There are several insurance issues arising from battery fires, from indemnity through to recovery and they will affect a wide range of interested parties, including insurers themselves.

Expert evidence will be crucial as to the cause of the fire albeit it is often difficult after such catastrophic events to gather and store evidence. Intervening factors and any contributory factors such as storage are key. There may also be debates regarding unrelated components, which could have an impact on the batteries.  Appointing the right expert early has a significant impact on the outcome.

It’s crucial that issues such as indemnity and coverage are considered at the outset and reviewed as the evidence emerges.  Even where there appear to be good prospects regarding those issues, early investigation is still vital.

Factors for all insurers to consider include:

  • Evidence such as history of previous battery failures
  • The causes of action and applicable law
  • Who was involved in the design of the product?
  • What will the impact be on commercials or reputation?


Potential for recovery

The manufacturer of the electric vehicle is likely to be the party to target to recover from and will probably have a direct liability to the claimant.   However, there could be several other parties to consider if, for example, the battery was retrospectively fitted, the fire was caused by a defective charger or if it was a second-hand vehicle etc.
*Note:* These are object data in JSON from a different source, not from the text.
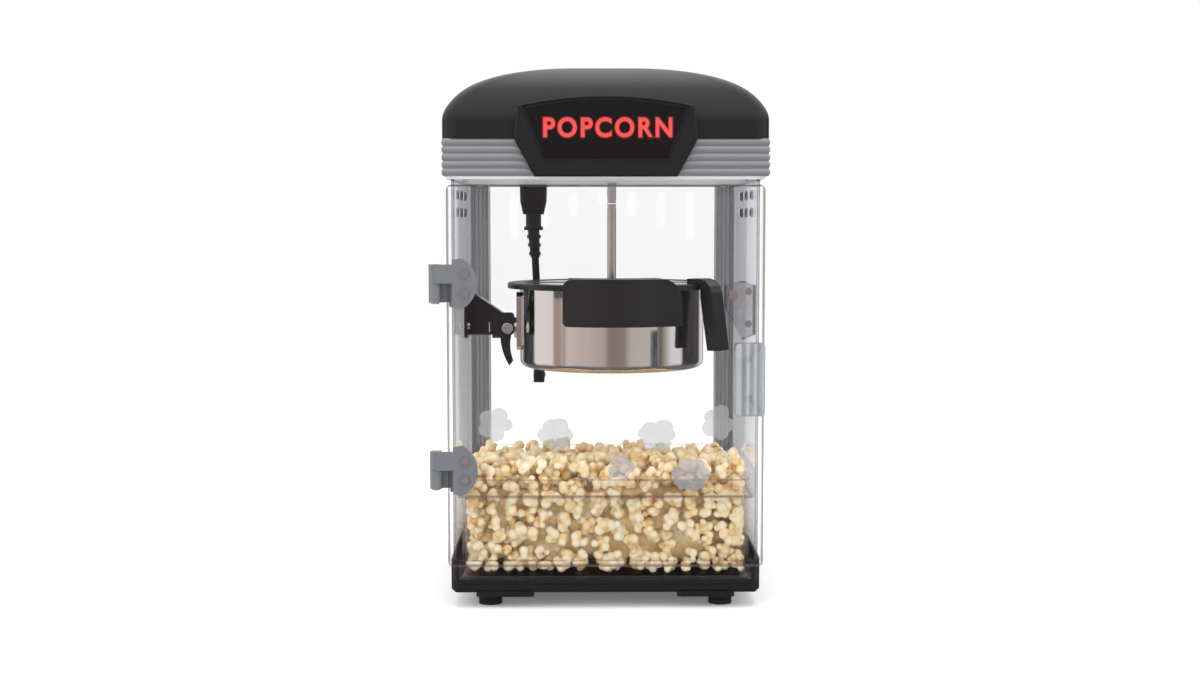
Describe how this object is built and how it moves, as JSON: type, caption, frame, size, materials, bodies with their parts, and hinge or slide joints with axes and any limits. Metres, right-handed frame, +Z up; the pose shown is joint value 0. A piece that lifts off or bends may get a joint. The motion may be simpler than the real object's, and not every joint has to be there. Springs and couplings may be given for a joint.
{
  "type": "popcorn maker",
  "caption": "Tabletop theatre-style popcorn maker: clear cabinet with a hinged door, domed canopy with a lit sign, tilting kettle with a motor stirrer, and a serving tray.",
  "frame": {"origin": "centre of the cabinet's footprint on the counter, at the undersides of the feet", "axes": "+X to the right seen from the front, +Y to the back, +Z up"},
  "size_m": [0.2817, 0.271, 0.4596],
  "materials": {
    "black_plastic": "satin moulded black",
    "black_matte": "fine matt black",
    "silver_plastic": "satin silver paint",
    "clear_plastic": "clear polycarbonate",
    "smoked_lens": "glossy dark window",
    "steel": "polished stainless steel",
    "hinge_metal": "satin grey hinge metal",
    "chrome": "bright plated",
    "black_steel": "black coated steel",
    "rubber": "matt rubber",
    "pale_ceiling": "pale painted steel",
    "circuit": "circuit board",
    "grip_plastic": "clear grey ribbed plastic",
    "brass": "plain brass"
  },
  "bodies": {
    "machine": {"base_tub": "black_plastic", "feet": "rubber", "foot_screws": "chrome", "side_panel_left": "clear_plastic", "side_panel_right": "clear_plastic", "rear_panel": "clear_plastic", "rear_post_left": "silver_plastic", "rear_post_right": "silver_plastic", "tray": "clear_plastic", "canopy_cap": "black_plastic", "canopy_band": "silver_plastic", "sign_bezel": "black_plastic", "sign_lens": "smoked_lens", "led_board": "circuit", "ceiling_plate": "pale_ceiling", "ceiling_screws": "chrome", "gearbox": "steel", "gearbox_screws": "chrome", "stir_motor": "steel", "kettle_socket": "black_matte", "kettle_plug": "black_matte", "plug_relief": "rubber", "kettle_cord": "rubber", "switch_housings": "black_matte", "supply_gland": "black_matte", "kettle_bracket": "black_steel", "bracket_screws": "chrome", "lever_pin": "chrome", "door_catch": "clear_plastic", "catch_magnet": "black_matte", "catch_screws": "chrome", "body_leaves": "hinge_metal", "body_leaf_screws": "chrome", "hinge_pins": "chrome"},
    "door": {"door_leaves": "hinge_metal", "door_leaf_screws": "chrome", "door_panel": "clear_plastic", "door_handle": "grip_plastic", "door_handle_screws": "chrome", "strike_plate": "chrome"},
    "kettle": {"kettle_pan": "steel", "kettle_base_plate": "steel", "heater_ring": "black_steel", "thermostat": "brass", "mount_pad": "black_steel", "trunnion": "chrome", "lid_ring": "black_matte", "lid_hinge_rods": "chrome", "kettle_handle": "black_matte", "kettle_gland": "rubber"},
    "front_lid": {"front_lid_flap": "steel", "front_lid_grip": "black_matte"},
    "rear_lid": {"rear_lid_flap": "steel"},
    "stirrer": {"stir_rod": "chrome", "stir_blade": "steel"},
    "drive": {"drive_shaft": "chrome"},
    "lever": {"release_lever": "chrome"},
    "heat_switch": {"rocker_heat": "black_matte"},
    "light_switch": {"rocker_light": "black_matte"}
  },
  "joints": [
    {"name": "door_hinge", "type": "hinge", "parent": "machine", "child": "door", "pos_m": [-0.1415, -0.124, 0.2], "axis": [0, 0, -1], "range_deg": [0, 125]},
    {"name": "kettle_tilt", "type": "hinge", "parent": "machine", "child": "kettle", "pos_m": [0, 0, 0.2298], "axis": [1, 0, 0], "range_deg": [0, 95], "deforming": ["kettle_cord"]},
    {"name": "front_lid_hinge", "type": "hinge", "parent": "kettle", "child": "front_lid", "pos_m": [0.007, -0.0132, 0.2686], "axis": [-1, 0, 0], "range_deg": [0, 55]},
    {"name": "rear_lid_hinge", "type": "hinge", "parent": "kettle", "child": "rear_lid", "pos_m": [0.007, 0.0132, 0.2686], "axis": [1, 0, 0], "range_deg": [0, 70]},
    {"name": "shaft_spin", "type": "hinge", "parent": "machine", "child": "drive", "pos_m": [0.007, 0, 0.36], "axis": [0, 0, 1], "continuous": true},
    {"name": "stirrer_spin", "type": "hinge", "parent": "kettle", "child": "stirrer", "pos_m": [0.007, 0, 0.3], "axis": [0, 0, 1], "continuous": true},
    {"name": "lever_release", "type": "hinge", "parent": "machine", "child": "lever", "pos_m": [-0.0865, 0, 0.2298], "axis": [0, 1, 0], "range_deg": [0, 20], "stiffness_Nm_per_rad": 0.02},
    {"name": "heat_switch_rock", "type": "hinge", "parent": "machine", "child": "heat_switch", "pos_m": [-0.046, 0.1265, 0.404], "axis": [1, 0, 0], "range_deg": [-7, 7]},
    {"name": "light_switch_rock", "type": "hinge", "parent": "machine", "child": "light_switch", "pos_m": [-0.018, 0.1265, 0.404], "axis": [1, 0, 0], "range_deg": [-7, 7]}
  ],
  "couplings": [
    {"joint": "shaft_spin", "follows": "stirrer_spin", "ratio": 1}
  ]
}
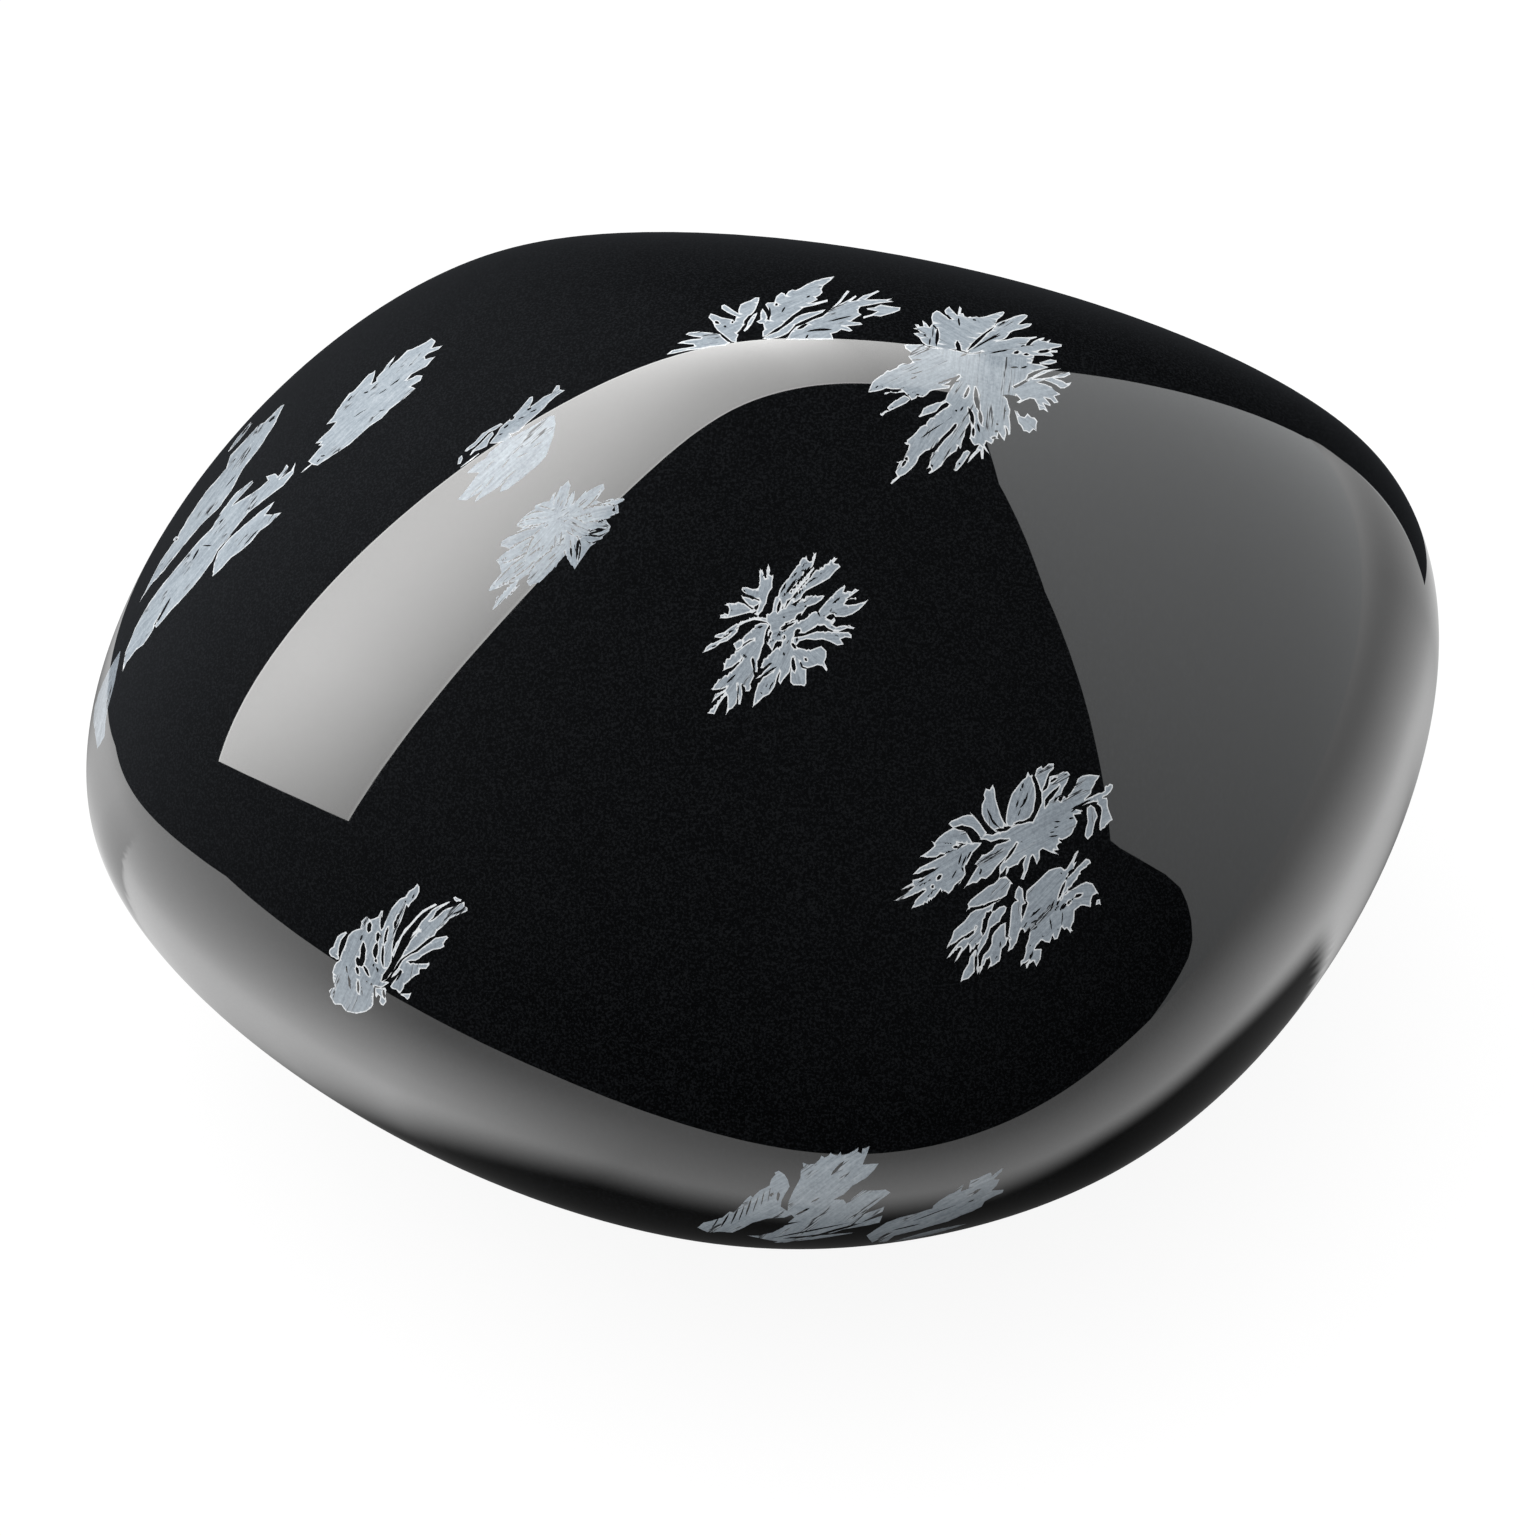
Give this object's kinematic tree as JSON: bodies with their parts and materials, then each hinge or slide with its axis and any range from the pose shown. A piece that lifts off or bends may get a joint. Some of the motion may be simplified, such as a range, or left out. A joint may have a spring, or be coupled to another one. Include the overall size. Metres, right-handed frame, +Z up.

Mitigation of risk is a key

Given the many, and rising, risks involved, it’s unsurprising that all stakeholders including underwriters need to take a close look at their portfolio.  Taking into account their risk profile, considering the steps they can take to highlight and manage those risks and, of course, including the feedback loop between claims and underwriting, will all help ensure policies continue to be priced appropriately for the changing risk landscape.

The reality is that the growth in demand for electric vehicles will continue, along with the associated and growing risk to the insurance industry.   Specialist tailored advice from those who understand the market will be vital for insurers – from guidance on writing the business (or not), through to claims issues and recovery of damages paid.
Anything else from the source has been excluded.